10 votes

Julian Assange's prosecution is about much more than attempting to hack a password

2 comments

  1. [2]
    nacho
    Link
    I'm going to present an opinion which is unpopular in tech-related communities: The EFF gets it wrong when they balance journalism/freedom of expression against a country's need for secrets. To...

    I'm going to present an opinion which is unpopular in tech-related communities:

    • The EFF gets it wrong when they balance journalism/freedom of expression against a country's need for secrets.

    To summarize: the EFF doesn't apply reasonable requirements for responsible reporting, and so overstate their proposed journalistic exceptions.

    Just like "national security" can't be or become a catch-all phrase to avoid scrutiny, "journalism" can't become a circular argument for the right to publish things in any format, especially when it's done irresponsibly.


    This specific article on Assange deals with the hacker, but also matters of principle.

    I'd like to again bring attention to three must-read topics regarding Assange to cut through all the spin written about for all sorts of purposes.


    Now that we're up to speed on what Assange's actually done, it appears not only reasonably but obvious that the US must systematically seek to prosecute Assange for his obvious crimes.

    That's when we get into whether or not what Wikileaks has published is journalism, and if so if it's responsible journalism that should have special legal protections from what would otherwise be crimes.

    The EFF is perfectly right in pointing our that journalism is often about publishing information powerful people don't want the public to see. an integral part of that editorial process is choosing what not to publish.

    How would a serious US publication have treated the diplomatic cables Wikileaks published?

    Wikileaks endangered the lives of undercover agents when choosing not to redact their names.
    Wikileaks undermined US diplomatic efforts by embarrassing the US through identifying a lot of sensitive diplomatic information seemingly wholesale (they may have not published certain things for their own ideological reasons).

    What editorial decisions would a reasonable outlet have made given the same cables? A US medium would certainly treat the cables differently to a British one, much less a Chinese or Russian one.

    We rely on the editorial standards of all or news sources every time we consume their content. That's a bitter pill a lot of youth have to swallow. It's easy to say that everything should be open and reported, but that's a simplistic and indefensible view when principle encounters real life.


    Manning and Schwartz were both changed with crimes they'd clearly committed.
    I completely agree with the EFF that it sure looks like the US went on fishing expeditions to find something to charge them with. Why not settle for the slam-dunk, self-evident case as you build cases on the big crimes? That seems only reasonable.

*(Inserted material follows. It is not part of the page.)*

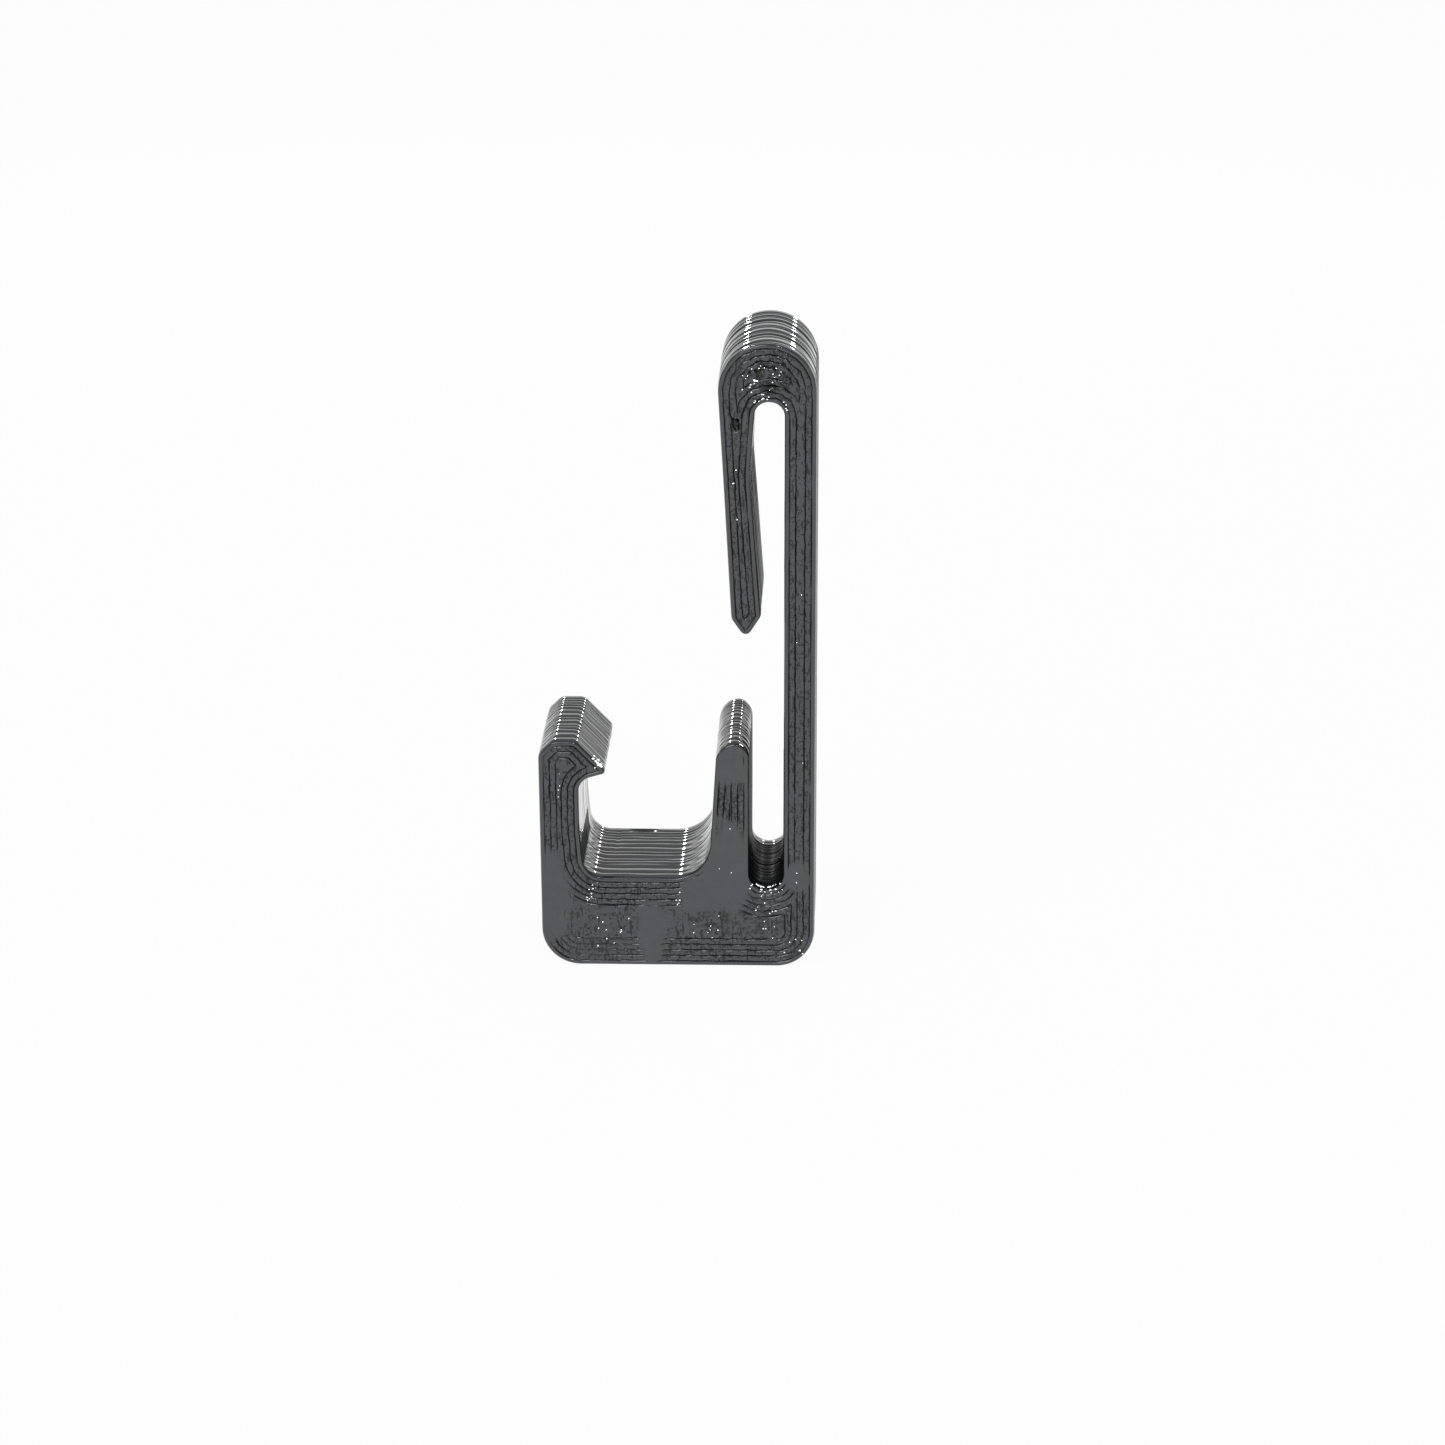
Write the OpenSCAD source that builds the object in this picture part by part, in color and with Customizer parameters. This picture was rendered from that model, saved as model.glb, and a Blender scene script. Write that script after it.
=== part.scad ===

    The EFF is perfectly right in asserting that the current computer- and coders' laws in the US are bad and should be reformed.

    They point out clear issues of how to split reasonable journalism in the US from nonsense and fakery. It's too easy to mislead people in the US without consequence because the First Amendment in 18th century fashion equates more speech with necessarily more free speech.

    Reasonable speech regulation in the US must stem from constitutional change. Barring that, small legal fixes make sense, but the main underlying issue remains.

    If what Wikileaks has published is "journalism", then the EFF is essentially saying that as long as some editor finds something newsworthy, hack all you like and publish anything irrespective of how many lives are endangered. That is not a society we should aspire to but that's the consequence of the EFF's policy on these issues.

    8 votes
    1. cfabbro
      (edited )
      Link Parent
      Possibly unpopular... but I, for one, actually agree with pretty much everything you said. The EFF (and Cory Doctorow esp.) are absolutists in a lot of ways, and their views on journalism, free...

      I'm going to present an opinion which is unpopular in tech-related communities:

      Possibly unpopular... but I, for one, actually agree with pretty much everything you said. The EFF (and Cory Doctorow esp.) are absolutists in a lot of ways, and their views on journalism, free speech and DRM in particular reflect that. E.g. Them resigning from the W3C over adopting the Encrypted Media Extensions standard, allowing DRM in HTML5 video. And as a result of that absolutism and their often hard-line stances, it honestly makes it hard to justify supporting them sometimes, IMO.